Problem requirements: Repeat all entries exactly.

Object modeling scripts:
---

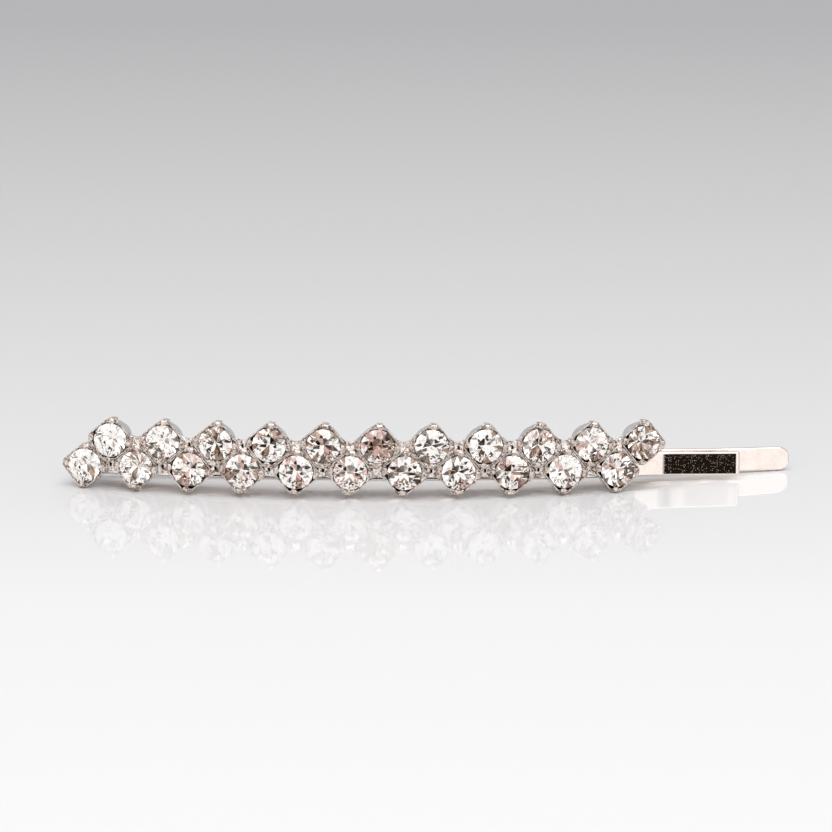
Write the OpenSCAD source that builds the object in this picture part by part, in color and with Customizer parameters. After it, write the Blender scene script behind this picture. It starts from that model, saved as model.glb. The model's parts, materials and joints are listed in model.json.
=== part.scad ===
// Hair clip: a flat spring pin whose bowed front arm carries two rows of round
// cut stones, each in a square four-prong cup turned onto its corner.
// The clip stands on its long edge. X runs along the pin, -Y is the stones' side,
// and the origin is under the middle of the clip. Millimetres and degrees.

/* [Stones and cups] */
// Stones in each of the two rows
stones_per_row = 11; // [5:1:11]
// Distance between two stones of a row, along the front arm's face
pitch = 4.6; // [4.6:0.05:5]
// Distance between the two rows
row_gap = 2.33; // [2.33:0.01:2.5]
// Diameter of a stone at its girdle
stone_d = 2.98; // [2.6:0.02:2.98]
// Side of the square cup
cup_side = 3.25; // [3.2:0.01:3.25]
// Turn of the cups away from standing straight on their corners, clockwise from the stones' side
cup_skew = 6; // [0:0.5:6]
// Radius of the cup's rounded corners
cup_corner_r = 0.65; // [0.6:0.05:0.9]
// Height of the cup, from its foot to its rim
cup_h = 2.25; // [2.15:0.05:2.4]
// Thickness of the cup's sheet metal
cup_wall = 0.12; // [0.08:0.01:0.12]
// Radius of one prong
prong_r = 0.3; // [0.25:0.01:0.32]

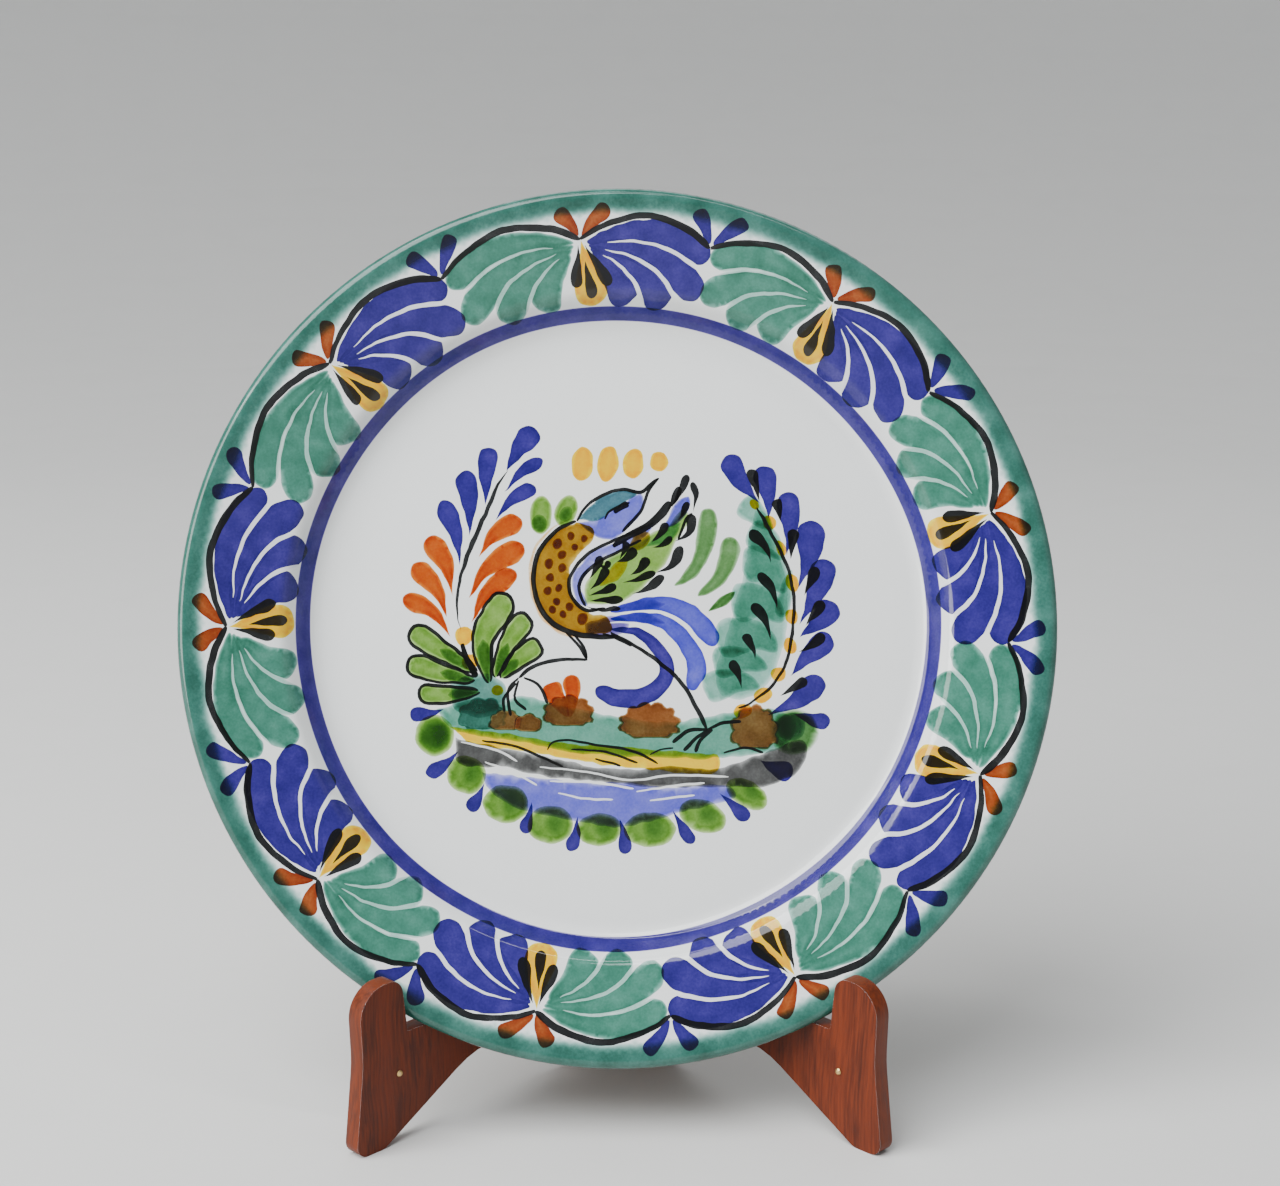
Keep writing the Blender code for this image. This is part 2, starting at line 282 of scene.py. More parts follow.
def fan(junction, way, scale, pigment, left, **how):
    """Petals that start thin at the junction and end blunt; way is 1 for clockwise. Between them runs a
    thin line where only the fraction `left` of the colour stays."""
    petals = [
        ([(1.0, 0.881), (7.5, 0.9015), (13.5, 0.9), (19.9, 0.866)], 10.9),
        ([(1.1, 0.875), (8, 0.860), (14, 0.832), (19.9, 0.778)], 11.8),
        ([(1.4, 0.868), (6.9, 0.832), (11, 0.792), (14.0, 0.744)], 12.2),
        ([(1.8, 0.860), (5.2, 0.806), (7.2, 0.743)], 11.8),
    ]
    for path, width in petals:
        points = [polar(junction + way * a * scale, r) for a, r in path]
        brush(points, width, pigment, "petal", layer=way * (junction + 10), **how)
    gaps = [
        [(4.0, 0.8775), (8.5, 0.881), (14, 0.867), (20.9, 0.826)],
        [(3.6, 0.8625), (7.9, 0.846), (12.6, 0.812), (16.6, 0.750)],
        [(3.3, 0.851), (5.9, 0.827), (8.6, 0.786), (10.4, 0.735)],
    ]
    for path in gaps:
        points = [polar(junction + way * a * scale, r) for a, r in path]
        brush(points, 1.7, "resist", "petal", load=left, soft=0.1, hand=0.35)


for number, here in enumerate(JUNCTIONS):
    after = JUNCTIONS[(number + 1) % 9] + (360 if number == 8 else 0)
    scale = (after - here) / 40
    fan(here, 1, scale, "blue", 0.03, soft=0.2, pool=0.12)
    fan(after, -1, scale, "petal", 0.3, soft=1.0, pool=0.2, load=0.95)
    brush([polar(here, 0.885), polar(here + 0.7, 0.82), polar(here + 1.1, 0.742)], 12.6, "yellow", "drop",
          soft=0.9, pool=0.5, load=0.9)
    lobes = [(-1.6, 0.782, 4.6, -1.0), (1.2, 0.757, 4.3, 0.9), (4.1, 0.782, 4.6, 1.9)]
    for degrees, end, width, lean in lobes:
        start = 0.876 if degrees != 1.2 else 0.842
        brush([polar(here + 0.3 * lean, start), polar(here + (degrees + 0.3 * lean) / 2, (start + end) / 2),
               polar(here + degrees, end)], width, "black", "drop", soft=0.15, pool=0.0)
    middle = here + 19.7 * scale
    for a, b in ((here, middle), (middle, after)):
        arc = [(0, 0.889), (0.2, 0.918), (0.5, 0.9395), (0.8, 0.920), (1, 0.889)]
        brush([polar(a + (b - a) * t, r) for t, r in arc], 2.7, "black", "line", soft=0.15, pool=0.0, hand=0.3)
    for way, reach, width in ((-1, 2.9, 6.2), (1, 4.2, 5.8)):
        brush([polar(here + way * 0.25, 0.897), polar(here + way * reach * 0.45, 0.925),
               polar(here + way * reach, 0.9585)], width, "rust", "petal", soft=0.35, pool=0.3, load=0.9)
        brush([polar(middle + way * 0.3, 0.898), polar(middle + way * reach * 0.5, 0.935),
               polar(middle + way * reach * 0.95, 0.967)], width, "blue", "petal", soft=0.2, pool=0.1)
print(len(strokes), "strokes on the rim")

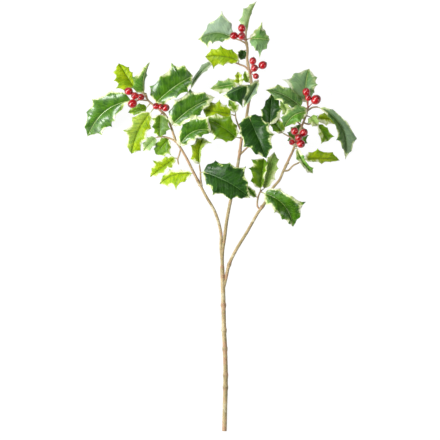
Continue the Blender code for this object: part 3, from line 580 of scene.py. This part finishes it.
def stalk_and_rib(leaf, length):
    """The leaf stalk, running on as the rib under the blade: points, faces and, for each
    point, how much of the stalk lies behind it."""
    foot = Vector(leaf.foot)
    bark, outward = seat_on_twig(foot)
    start = bark + outward * SEAT_GAP
    stalk = (foot - start).length
    route = [start, start + outward * stalk * PETIOLE_SPRING]
    for t, depth in RIB_DEPTHS:
        point, _, up = rib_point(leaf, RIB_END * t)
        route.append(point - up * depth)
    route = smooth_route(route, TUBE_STEP)
    radii, behind = [], []
    for point in route:
        run = (point - start).length
        if run < stalk:
            radii.append(between((PETIOLE_RADIUS, RIB_RADIUS[0]), (run / stalk) ** STALK_CURVE))
        else:
            radii.append(between(RIB_RADIUS, min(1, (run - stalk) / (length * RIB_END))))
        behind += [min(1, run / max(stalk, 1))] * TUBE_SIDES
    return *tube(route, radii, TUBE_SIDES), behind


def make_leaf(leaf, look, painted_sheen_halves):
    """The fine leaf: its blade with a groove along the rib, its leaf stalk and its under rib."""
    length = (Vector(leaf.tip) - Vector(leaf.foot)).length
    sides = [fine_margin(spines, SINUS_DEPTH[leaf.tint]) for spines in (leaf.left, leaf.right)]
    place, flat, shares = blade_grid(leaf, sides, length)
    faces, loop = blade_faces(len(sides[0]))
    across = flat[:, 1]
    points, solid = thick_blade(place, faces, loop, across, shares)
    spot = np.column_stack([flat, green_inside(leaf, sides, flat, length)])
    # Painted sheen: each half's share of a pale reflection colour, rising over a few millimetres from the
    # rib
    cloud = np.where(across > 0, *painted_sheen_halves) * np.clip(np.abs(across) / PAINTED_SHEEN_EDGE, 0, 1)
    seed = LEAF_SEED * LEAVES.index(leaf)
    kind = [(under, c, seed) for under in (0, 1) for c in cloud]

    made = Mesh()
    made.add(points, solid, 0, leaf_spot=[tuple(v) for v in spot] * 2, leaf_kind=kind)
    points, faces, behind = stalk_and_rib(leaf, length)
    made.add(points, faces, 1, leaf_kind=[(0, 0, share) for share in behind])
    name = "Leaf_" + leaf.name
    made.piece("Fine_" + name, [LEAF_MATERIALS[look], STALK], name)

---

Final answer:
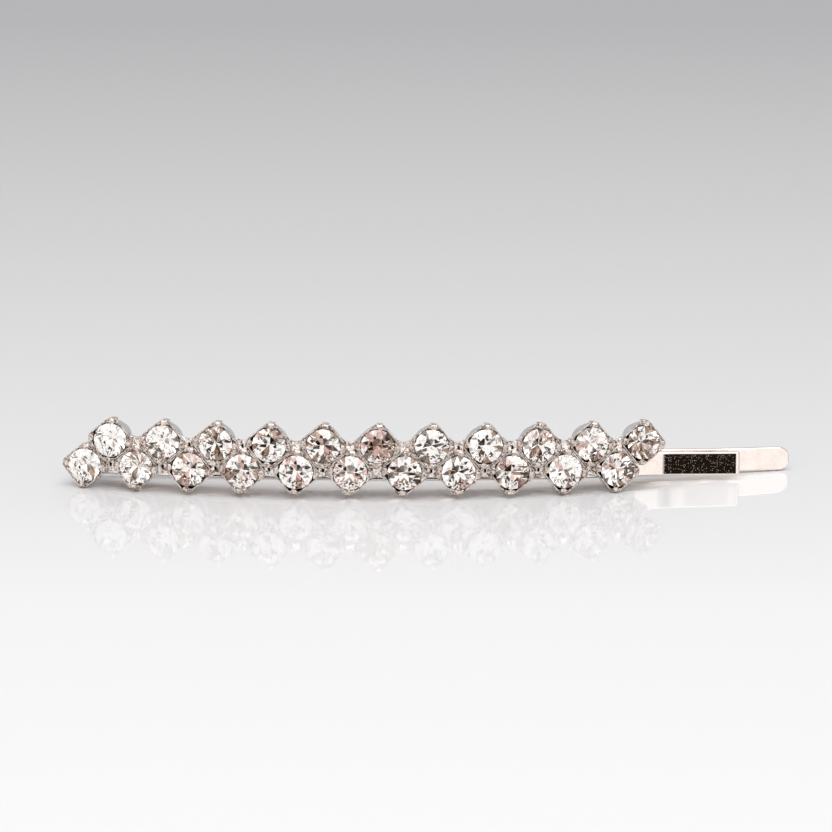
Write the OpenSCAD source that builds the object in this picture part by part, in color and with Customizer parameters. After it, write the Blender scene script behind this picture. It starts from that model, saved as model.glb. The model's parts, materials and joints are listed in model.json.
=== part.scad ===
// Hair clip: a flat spring pin whose bowed front arm carries two rows of round
// cut stones, each in a square four-prong cup turned onto its corner.
// The clip stands on its long edge. X runs along the pin, -Y is the stones' side,
// and the origin is under the middle of the clip. Millimetres and degrees.

/* [Stones and cups] */
// Stones in each of the two rows
stones_per_row = 11; // [5:1:11]
// Distance between two stones of a row, along the front arm's face
pitch = 4.6; // [4.6:0.05:5]
// Distance between the two rows
row_gap = 2.33; // [2.33:0.01:2.5]
// Diameter of a stone at its girdle
stone_d = 2.98; // [2.6:0.02:2.98]
// Side of the square cup
cup_side = 3.25; // [3.2:0.01:3.25]
// Turn of the cups away from standing straight on their corners, clockwise from the stones' side
cup_skew = 6; // [0:0.5:6]
// Radius of the cup's rounded corners
cup_corner_r = 0.65; // [0.6:0.05:0.9]
// Height of the cup, from its foot to its rim
cup_h = 2.25; // [2.15:0.05:2.4]
// Thickness of the cup's sheet metal
cup_wall = 0.12; // [0.08:0.01:0.12]
// Radius of one prong
prong_r = 0.3; // [0.25:0.01:0.32]

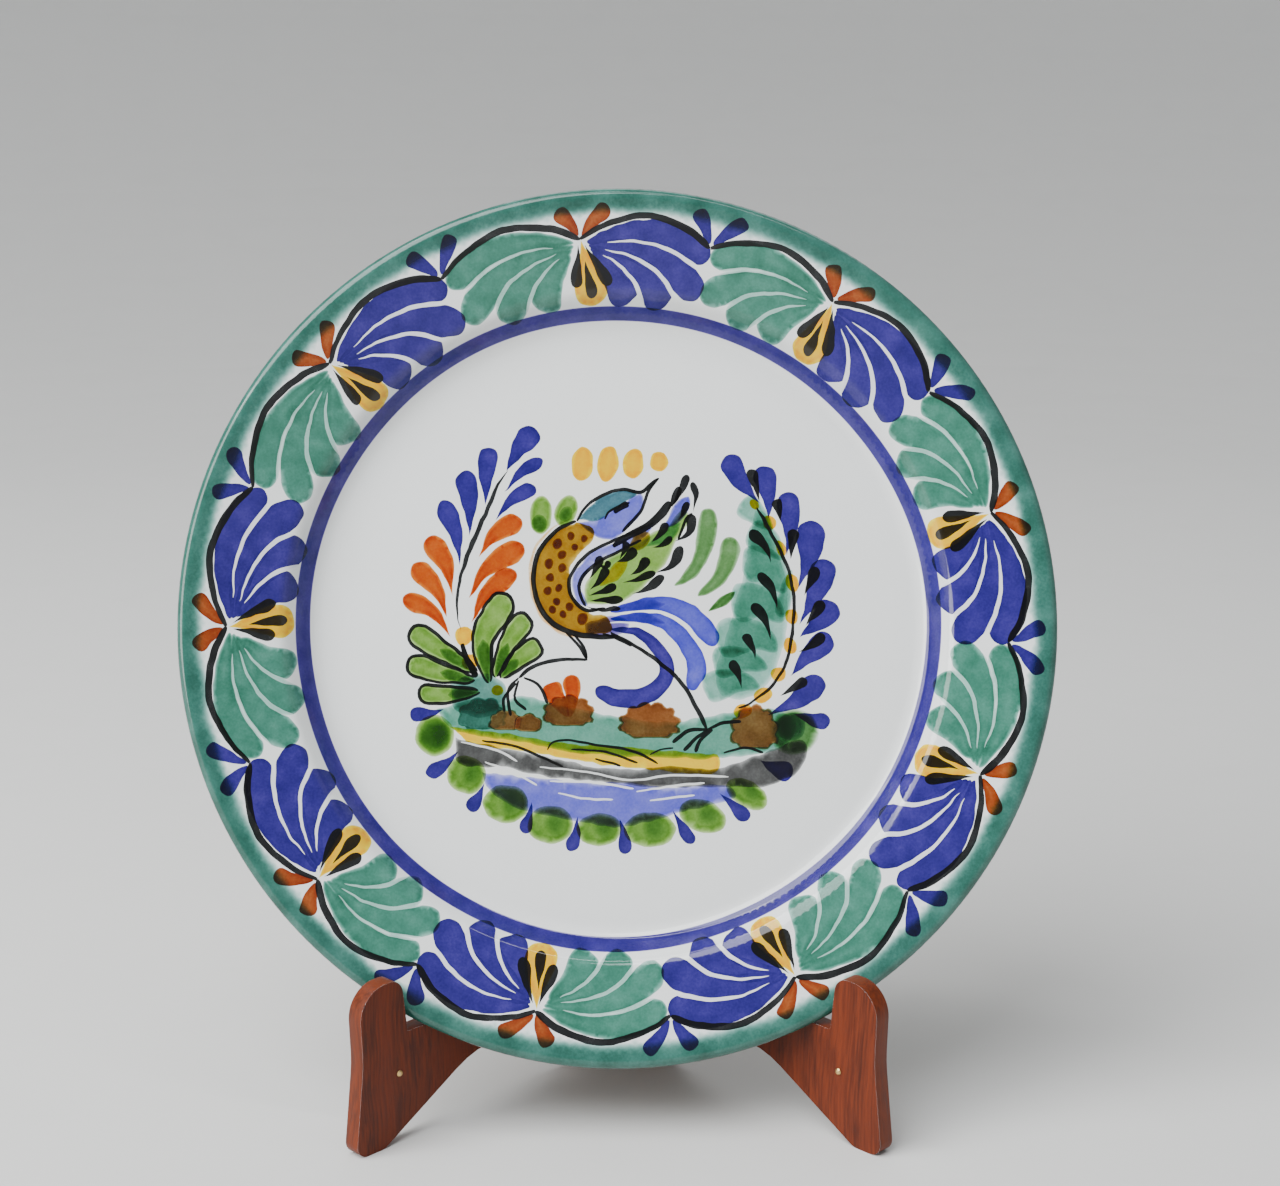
Keep writing the Blender code for this image. This is part 2, starting at line 282 of scene.py. More parts follow.
def fan(junction, way, scale, pigment, left, **how):
    """Petals that start thin at the junction and end blunt; way is 1 for clockwise. Between them runs a
    thin line where only the fraction `left` of the colour stays."""
    petals = [
        ([(1.0, 0.881), (7.5, 0.9015), (13.5, 0.9), (19.9, 0.866)], 10.9),
        ([(1.1, 0.875), (8, 0.860), (14, 0.832), (19.9, 0.778)], 11.8),
        ([(1.4, 0.868), (6.9, 0.832), (11, 0.792), (14.0, 0.744)], 12.2),
        ([(1.8, 0.860), (5.2, 0.806), (7.2, 0.743)], 11.8),
    ]
    for path, width in petals:
        points = [polar(junction + way * a * scale, r) for a, r in path]
        brush(points, width, pigment, "petal", layer=way * (junction + 10), **how)
    gaps = [
        [(4.0, 0.8775), (8.5, 0.881), (14, 0.867), (20.9, 0.826)],
        [(3.6, 0.8625), (7.9, 0.846), (12.6, 0.812), (16.6, 0.750)],
        [(3.3, 0.851), (5.9, 0.827), (8.6, 0.786), (10.4, 0.735)],
    ]
    for path in gaps:
        points = [polar(junction + way * a * scale, r) for a, r in path]
        brush(points, 1.7, "resist", "petal", load=left, soft=0.1, hand=0.35)


for number, here in enumerate(JUNCTIONS):
    after = JUNCTIONS[(number + 1) % 9] + (360 if number == 8 else 0)
    scale = (after - here) / 40
    fan(here, 1, scale, "blue", 0.03, soft=0.2, pool=0.12)
    fan(after, -1, scale, "petal", 0.3, soft=1.0, pool=0.2, load=0.95)
    brush([polar(here, 0.885), polar(here + 0.7, 0.82), polar(here + 1.1, 0.742)], 12.6, "yellow", "drop",
          soft=0.9, pool=0.5, load=0.9)
    lobes = [(-1.6, 0.782, 4.6, -1.0), (1.2, 0.757, 4.3, 0.9), (4.1, 0.782, 4.6, 1.9)]
    for degrees, end, width, lean in lobes:
        start = 0.876 if degrees != 1.2 else 0.842
        brush([polar(here + 0.3 * lean, start), polar(here + (degrees + 0.3 * lean) / 2, (start + end) / 2),
               polar(here + degrees, end)], width, "black", "drop", soft=0.15, pool=0.0)
    middle = here + 19.7 * scale
    for a, b in ((here, middle), (middle, after)):
        arc = [(0, 0.889), (0.2, 0.918), (0.5, 0.9395), (0.8, 0.920), (1, 0.889)]
        brush([polar(a + (b - a) * t, r) for t, r in arc], 2.7, "black", "line", soft=0.15, pool=0.0, hand=0.3)
    for way, reach, width in ((-1, 2.9, 6.2), (1, 4.2, 5.8)):
        brush([polar(here + way * 0.25, 0.897), polar(here + way * reach * 0.45, 0.925),
               polar(here + way * reach, 0.9585)], width, "rust", "petal", soft=0.35, pool=0.3, load=0.9)
        brush([polar(middle + way * 0.3, 0.898), polar(middle + way * reach * 0.5, 0.935),
               polar(middle + way * reach * 0.95, 0.967)], width, "blue", "petal", soft=0.2, pool=0.1)
print(len(strokes), "strokes on the rim")

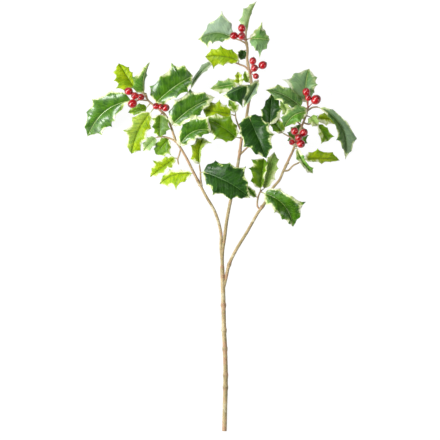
Continue the Blender code for this object: part 3, from line 580 of scene.py. This part finishes it.
def stalk_and_rib(leaf, length):
    """The leaf stalk, running on as the rib under the blade: points, faces and, for each
    point, how much of the stalk lies behind it."""
    foot = Vector(leaf.foot)
    bark, outward = seat_on_twig(foot)
    start = bark + outward * SEAT_GAP
    stalk = (foot - start).length
    route = [start, start + outward * stalk * PETIOLE_SPRING]
    for t, depth in RIB_DEPTHS:
        point, _, up = rib_point(leaf, RIB_END * t)
        route.append(point - up * depth)
    route = smooth_route(route, TUBE_STEP)
    radii, behind = [], []
    for point in route:
        run = (point - start).length
        if run < stalk:
            radii.append(between((PETIOLE_RADIUS, RIB_RADIUS[0]), (run / stalk) ** STALK_CURVE))
        else:
            radii.append(between(RIB_RADIUS, min(1, (run - stalk) / (length * RIB_END))))
        behind += [min(1, run / max(stalk, 1))] * TUBE_SIDES
    return *tube(route, radii, TUBE_SIDES), behind


def make_leaf(leaf, look, painted_sheen_halves):
    """The fine leaf: its blade with a groove along the rib, its leaf stalk and its under rib."""
    length = (Vector(leaf.tip) - Vector(leaf.foot)).length
    sides = [fine_margin(spines, SINUS_DEPTH[leaf.tint]) for spines in (leaf.left, leaf.right)]
    place, flat, shares = blade_grid(leaf, sides, length)
    faces, loop = blade_faces(len(sides[0]))
    across = flat[:, 1]
    points, solid = thick_blade(place, faces, loop, across, shares)
    spot = np.column_stack([flat, green_inside(leaf, sides, flat, length)])
    # Painted sheen: each half's share of a pale reflection colour, rising over a few millimetres from the
    # rib
    cloud = np.where(across > 0, *painted_sheen_halves) * np.clip(np.abs(across) / PAINTED_SHEEN_EDGE, 0, 1)
    seed = LEAF_SEED * LEAVES.index(leaf)
    kind = [(under, c, seed) for under in (0, 1) for c in cloud]

    made = Mesh()
    made.add(points, solid, 0, leaf_spot=[tuple(v) for v in spot] * 2, leaf_kind=kind)
    points, faces, behind = stalk_and_rib(leaf, length)
    made.add(points, faces, 1, leaf_kind=[(0, 0, share) for share in behind])
    name = "Leaf_" + leaf.name
    made.piece("Fine_" + name, [LEAF_MATERIALS[look], STALK], name)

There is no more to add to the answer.